PROBLEM: Report how many lines contain "solid". The answer is a single number.

-------- DATA SECTION --------

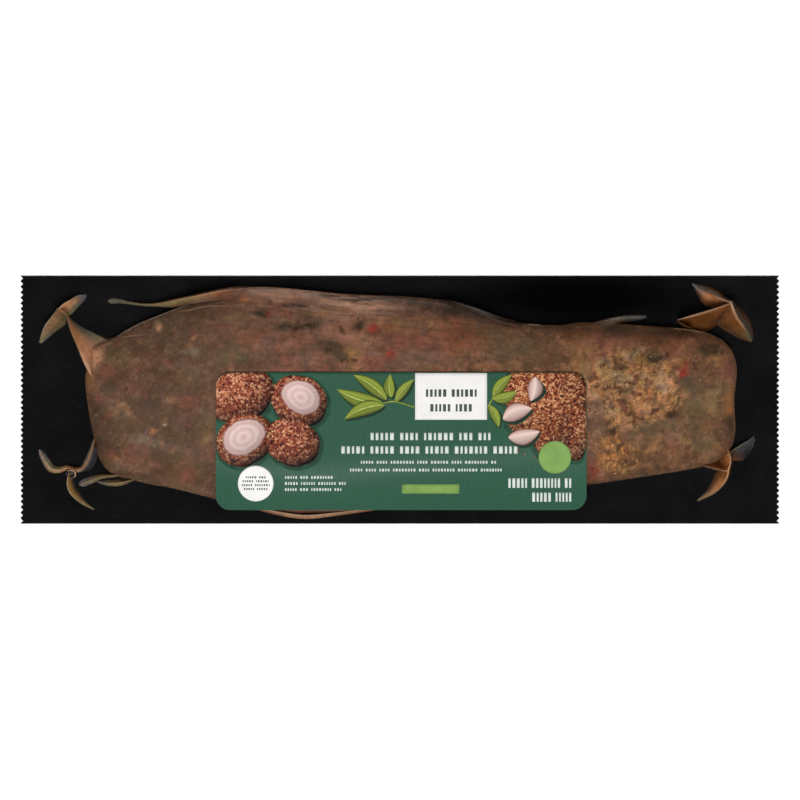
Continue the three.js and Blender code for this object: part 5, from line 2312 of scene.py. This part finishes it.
    def panel_and_badges(self) -> None:
        """Prints the plain white panel, the round badges and the light green bar."""
        white = InkFinish("label_white", ((0.3, (232, 230, 226)), (0.7, (242, 240, 237))), size=9)
        green = InkFinish("label_light_green", ((0.3, (116, 150, 76)), (0.7, (130, 164, 88))), size=5)
        shell = Shell()
        self.rectangle(shell, (7.0, -9.2, 40.2, 12.35), 2)
        self.round_field(shell, (-66.5, -38.6), 8.2, 4)
        self.show(shell, "label_white_fields", white)
        shell = Shell()
        self.round_field(shell, (71.5, -26.5), 7.5, 4)
        self.rectangle(shell, (1.0, -43.2, 27.4, -39.0), 1)
        self.show(shell, "label_green_fields", green)

    def word_bars(self) -> None:
        """Prints rows of plain bars where a label has its words."""
        draw = np.random.default_rng(6)
        light = InkFinish("label_bar_white", ((0.3, (206, 214, 208)), (0.7, (226, 231, 227))), size=4)
        dark = InkFinish("label_bar_grey", ((0.3, (62, 76, 70)), (0.7, (84, 96, 90))), size=4)

        def row(shell: Shell, box: Box, unit: float, layer: int) -> None:
            """Adds a row of upright bars in a box, each about unit wide, in groups like words.

            Args:
                shell: where they go.
                box: its left, lower, right and upper edges in mm.
                unit: a bar's width in mm.
                layer: which layer of print it is on.
            """
            x0, y0, x1, y1 = box
            at, left = x0, 5
            while at + 0.5 * unit < x1:
                wide = unit * draw.uniform(0.65, 1.2)
                self.rectangle(shell, (at, y0, min(at + wide, x1), y1), layer)
                left -= 1
                at += wide + (0.62 if left else 1.9) * unit
                left = left or int(draw.integers(3, 9))

        shell = Shell()
        for *box, unit in (
            (-13.5, -18.6, 42.0, -15.2, 1.5), (-27.0, -24.8, 55.0, -21.4, 1.5),
            (-18.0, -29.4, 45.0, -28.1, 0.85), (-23.0, -33.0, 49.0, -31.7, 0.85),
            (-53.0, -36.4, -30.0, -35.1, 0.8), (-53.0, -39.2, -25.0, -37.9, 0.8),
            (-53.0, -42.0, -27.0, -40.7, 0.8), (50.0, -40.6, 79.0, -36.2, 1.15),
            (61.0, -47.0, 79.0, -42.8, 1.15),
        ):
            row(shell, box, unit, 1)
        self.show(shell, "label_light_bars", light)
        shell = Shell()
        row(shell, (12.0, 1.4, 35.4, 4.8), 1.3, 3)
        row(shell, (14.0, -5.4, 33.4, -2.0), 1.3, 3)
        for low, reach in ((-36.2, 4.6), (-38.0, 6.0), (-39.8, 6.4), (-41.6, 5.4)):
            row(shell, (-66.5 - reach, low, -66.5 + reach, low + 0.9), 0.7, 5)
        self.show(shell, "label_dark_bars", dark)

    def oval(self, width: float, height: float, turn: float) -> np.ndarray:
        """The reach of a slightly lumpy ellipse, spoke by spoke.

        Args:
            width: half its length in mm.
            height: half its width in mm.
            turn: how far it is turned, in radians.

        Returns:
            One reach for each spoke.
        """
        angles = self.angles()
        smooth = 1 / np.hypot(np.cos(angles - turn) / width, np.sin(angles - turn) / height)
        return smooth * (1 + 0.02 * np.sin(3 * angles + turn) + 0.012 * np.sin(7 * angles))

    def onions(self) -> None:
        """Prints the cluster of whole and halved red onions at the left."""
        skin = InkFinish(
            "label_onion_skin",
            ((0.28, (58, 24, 26)), (0.42, (118, 50, 38)), (0.56, (160, 84, 52)), (0.74, (222, 168, 130))),
            InkPattern.GRANULES, 0.8, shading=1.0,
        )
        face = InkFinish(
            "label_onion_face",
            (
                (0.0, (200, 166, 158)), (0.25, (222, 196, 190)), (0.45, (206, 174, 166)),
                (0.6, (224, 200, 194)), (0.76, (202, 168, 160)), (0.88, (214, 186, 178)),
                (1.0, (160, 104, 92)),
            ),
            InkPattern.ACROSS, 2.2, shading=0.45,
        )
        shades, skins, faces = Shell(), Shell(), Shell()
        for x, y, width, height, turn, layer in (
            (-74.0, 2.5, 16, 13, 0.3, 2), (-46.5, -0.5, 13.5, 11.5, -0.5, 2),
            (-71.5, -18.5, 14, 11.5, 0.5, 3), (-50.0, -19.5, 13.5, 10.5, -0.35, 3),
        ):
            self.round_field(shades, (x + 0.7, y - 0.9), self.oval(width + 1.2, height + 1.2, turn), 1)
            self.round_field(skins, (x, y), self.oval(width, height, turn), layer)
        self.round_field(faces, (-72.0, -17.2), self.oval(10.6, 8.0, 0.5), 4)
        self.round_field(faces, (-45.6, 1.2), self.oval(9.6, 7.6, -0.5), 3)
        self.show_shade(shades, "label_onion_shade")
        self.show(skins, "label_onion_skins", skin)
        self.show(faces, "label_onion_faces", face)

    def spice_heap(self) -> None:
        """Prints the heap of ground spice at the right, with loose grains and garlic cloves."""
        spice = InkFinish(
            "label_spice",
            ((0.28, (56, 24, 20)), (0.42, (116, 54, 34)), (0.56, (158, 86, 50)), (0.74, (224, 172, 126))),
            InkPattern.GRANULES, 0.75, shading=0.8,
        )
        clove = InkFinish(
            "label_garlic",
            ((0, (222, 196, 186)), (0.5, (206, 178, 168)), (0.85, (184, 148, 138)), (1, (128, 84, 72))),
            InkPattern.ACROSS, 2.0, shading=0.5,
        )
        draw = np.random.default_rng(19)
        angles = self.angles()
        wavy = 1 + 0.06 * np.sin(5 * angles + 0.6) + 0.035 * np.sin(11 * angles)
        shades, heap, cloves = Shell(), Shell(), Shell()
        for x, y, reach in ((68.0, -1.0, 20.5), (75.0, -14.0, 14.5)):
            self.round_field(shades, (x - 0.6, y - 1.0), (reach + 1.2) * wavy, 1)
            self.round_field(heap, (x, y), reach * wavy, 2)
        for _ in range(54):
            angle = draw.uniform(math.pi * 0.6, math.pi * 1.5)
            out = 20.6 + abs(draw.normal(0, 3.6))
            x, y = 70 + out * math.cos(angle), -1 + out * math.sin(angle)
            size = draw.uniform(0.25, 0.6)
            if y < 11.6 and not (x < 57 and y > -14):
                self.rectangle(heap, (x - size, y - size * 0.6, x + size, y + size * 0.6), 2)
        for garlic in (
            ((47.5, -9.0), (61.0, -4.0), 8.2, 1.2),
            ((50.0, -17.5), (64.5, -14.6), 7.6, -1.0),
            ((62.5, 10.5), (60.4, -0.6), 7.4, 1.0),
        ):
            self.shaded_leaf((shades, cloves), garlic, (0.6, -0.9, 1.2, 3), 4)
        self.show_shade(shades, "label_spice_shade")
        self.show(heap, "label_spice_heap", spice)
        self.show(cloves, "label_garlic_cloves", clove)

    def leaves(self) -> None:
        """Prints the sprigs of narrow leaves on both sides of the panel."""
        ink = InkFinish(
            "label_leaf",
            (
                (0.0, (184, 192, 108)), (0.12, (112, 128, 44)), (0.55, (138, 150, 58)),
                (0.9, (98, 116, 42)), (1.0, (62, 80, 36)),
            ),
            InkPattern.ACROSS, 1.6, shading=0.5,
        )
        shades, shell = Shell(), Shell()
        sprigs = (
            ((-8.0, -1.5), (-29.0, 4.8), 7.4, 1.6), ((-6.0, 0.0), (-21.5, 11.4), 6.4, -1.2),
            ((-4.0, 1.0), (-4.5, 11.8), 5.6, 0.8), ((-7.0, -2.5), (-25.5, -9.0), 6.8, -1.8),
            ((-2.0, -1.0), (6.4, 9.4), 4.6, 0.8), ((43.0, 1.2), (51.6, 11.4), 5.4, 1.0),
            ((42.6, 0.4), (54.0, 4.0), 5.4, -1.2), ((41.0, -2.4), (45.6, -12.6), 4.6, 0.8),
        )
        for index, sprig in enumerate(sprigs):
            self.shaded_leaf((shades, shell), sprig, (0.5, -0.8, 0.8, 1), 3 + index % 4)
        self.ribbon(shell, ((-8, -1.6), (-3, -0.8), (6.8, -3.4)), 0.7, 7)
        self.ribbon(shell, ((40.4, -3.4), (41.6, -1.4), (43, 1.4)), 0.7, 7)
        self.show_shade(shades, "label_leaf_shade")
        self.show(shell, "label_leaves", ink)

    def build(self) -> None:
        """Makes the label and all its print."""
        self.sheet()
        self.panel_and_badges()
        self.onions()
        self.spice_heap()
        self.leaves()
        self.word_bars()


# The web and the studio


@dataclass
class BackingWeb:
    """The black web, whose CAD solid stays as it is."""

    node: str = "backing_web"
    finish: BlackWebFinish = BlackWebFinish()

    def dress(self) -> None:
        """Gives the CAD solid its finish."""
        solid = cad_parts[self.node]
        solid.data.materials.clear()
        solid.data.materials.append(self.finish.material())
        log.info("%s: finish set", self.node)


@dataclass(frozen=True)
class SoftLight:
    """A soft lamp that shines on the pack from far off."""

    name: str
    azimuth: float
    elevation: float
    strength: float
    angle: float

    def place(self) -> None:
        """Adds the lamp, turned towards the pack."""
        lamp = bpy.data.lights.new(self.name, "SUN")
        lamp.energy = self.strength
        lamp.angle = math.radians(self.angle)
        made = bpy.data.objects.new(self.name, lamp)
        turn, rise = math.radians(self.azimuth), math.radians(self.elevation)
        flat = math.cos(rise)
        towards = Vector((flat * math.sin(turn), flat * math.cos(turn), math.sin(rise)))
        made.rotation_euler = towards.to_track_quat("Z", "Y").to_euler()
        made.location = towards
        bpy.context.scene.collection.objects.link(made)


@dataclass
class Studio:
    """The pale floor, the soft light and the camera straight above."""

    view_width: float = 0.36890
    view_centre: tuple[float, float] = (0.00005, -0.00009)
    floor_side: float = 9000
    floor_level: float = -0.3
    sky_strength: float = 0.75
    sky_stops: tuple[tuple[float, float], ...] = ((0.0, 0.5), (0.45, 0.34), (0.8, 0.1), (1.0, 0.02))
    lights: tuple[SoftLight, ...] = (
        SoftLight("key", 186, 66, 3.35, 26), SoftLight("left_fill", 264, 38, 0.75, 34),
        SoftLight("right_fill", 96, 38, 0.75, 34), SoftLight("back_fill", 352, 40, 0.6, 34),
    )

    def floor(self) -> None:
        """Adds the floor, just under the pack."""
        paint = Paint("studio_floor")
        colour = paint.ramp(paint.noise(60, 2), [(0.3, (0.9, 0.9, 0.9, 1)), (0.7, (0.92, 0.92, 0.92, 1))])
        shader = paint.surface(0.1, Base_Color=colour, Roughness=0.85)
        side, level = self.floor_side, self.floor_level
        corners = [(-side, -side, level), (side, -side, level), (side, side, level), (-side, side, level)]
        shell = Shell()
        shell.add(np.array(corners), [(0, 1, 2, 3)])
        floor = shell.mesh_object("floor", paint.finish(shader))

    def sky(self) -> None:
        """Sets the room's own light: pale low down and dark straight above."""
        world = bpy.data.worlds.new("studio")
        world.use_nodes = True
        tree = world.node_tree
        tree.nodes.clear()
        place = tree.nodes.new("ShaderNodeTexCoord").outputs["Generated"]
        height = add_node(tree, "ShaderNodeSeparateXYZ", {0: place}).outputs["Z"]
        ramp = add_node(tree, "ShaderNodeValToRGB", {0: height})
        elements = ramp.color_ramp.elements
        elements.new(0.5)
        elements.new(0.8)
        for element, (at, value) in zip(elements, self.sky_stops):
            element.position = at
            element.color = (value, value, value * 1.01, 1)
        shine = {0: ramp.outputs[0], "Strength": self.sky_strength}
        light = add_node(tree, "ShaderNodeBackground", shine)
        add_node(tree, "ShaderNodeOutputWorld", {0: light.outputs[0]})
        bpy.context.scene.world = world

    def camera(self) -> None:
        """Adds the camera, looking straight down."""
        data = bpy.data.cameras.new("camera")
        data.type = "ORTHO"
        data.ortho_scale = self.view_width
        data.clip_end = 10
        made = bpy.data.objects.new("camera", data)
        made.location = (*self.view_centre, 1.0)
        bpy.context.scene.collection.objects.link(made)
        bpy.context.scene.camera = made

    def build(self) -> None:
        """Sets up the whole studio."""
        self.floor()
        self.sky()
        for light in self.lights:
            light.place()
        self.camera()
        bpy.context.scene.view_settings.view_transform = "Standard"


def write_sizes() -> None:
    """Updates the view layer once every piece is made."""
    bpy.context.view_layer.update()


def main() -> None:
    """Builds the pack round the frame, piece by piece."""
    logging.basicConfig(level=logging.INFO, format="%(name)s %(message)s")
    Studio().build()
    form = MeatForm()
    BackingWeb().dress()
    meat = Tenderloin(form).build()
    Rub().build(meat)
    TightFilm(form).build()
    FilmWrinkles(form).build()
    CornerFolds().build()
    PrintedLabel(form).build()
    write_sizes()


if __name__ == "__main__":
    main()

--------

TASK OUTPUT: 5